In order to achieve the emission reduction target set by the Kyoto Protocol, the European Union decided to cap the carbon dioxide (CO2) emission of energy intensive industries in Europe as carbon dioxide is the main greenhouse gas responsible for global climate change.

Each energy intensive company receives an emission quota and a respective number of emission allowances each equaling one ton of CO2.

At the end of each year, the covered company has to return a number of allowances equal to its total CO2 emissions. If it emitted less than its quota it can sell those allowances, if it emitted more it has to buy allowances.

In addition to buying allowances a covered company can also buy and surrender Emission Reduction Certificates, which are credits of emission reductions generated under Kyoto mechanisms, such as the Clean Development Mechanism.

turbine

Wind turbine in Fortaleza, capital of the Brazilian state of Ceará, known for its strong steady winds. (Photo courtesy Rio5)
Carbon credit sales can earn Brazil around US$3 billion a year, according to professor Emílio La Rovere, coordinator of the Energy Planning Program of the Coordination of Postgraduate Engineering Programs at the Federal University of Rio de Janeiro.

La Rovere explained that a company gains the right to sell carbon credits if it develops what are referred to as "clean projects, ones that re-utilize gases that would otherwise be discharged into the atmosphere."

The Endesa Climate Initiative is implemented by Endesa’s environment department, supported by the CDM consultancy company Climate Focus. The team combines Endesa’s international experience in project development with a specialized team of carbon market advisors.

Endesa says the way it has managed to reduce its own carbon emissions qualifies the company as an expert in the emerging carbon market. Endesa's Spanish installations have been able to reduce their CO2 emissions by 27.5 percent in the period 1990-2004, while more than doubling the electricity output.

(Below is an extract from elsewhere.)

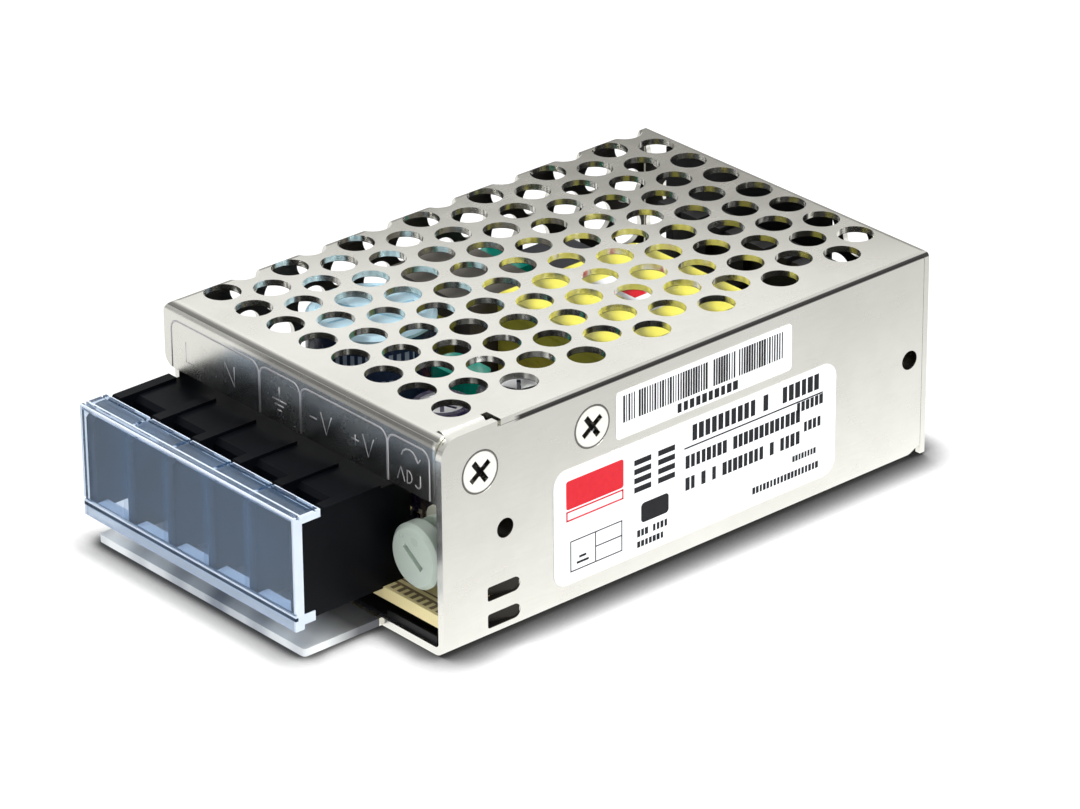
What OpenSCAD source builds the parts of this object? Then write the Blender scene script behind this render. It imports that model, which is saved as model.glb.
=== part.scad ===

For its Spanish facilities, Endesa’s specific CO2 emissions in 2007 will be 35 percent below 1990 levels. The company built Spain's first wind farm, the first pressurized fluidized bed combustion plant.

Endesa S.A. is an electricity company with operations in Spain, the Mediterranean region, including Italy, France, Portugal and North Africa, and Latin America. In Brazil, Endesa runs Ampla, the former Rio de Janeiro Electric Company, and Coelce, the Energy Company of Ceara. In December 1996, Coelce inaugurated Brazil's largest wind farm at Fortateza with a capacity of 3.8 million kilowatt hours.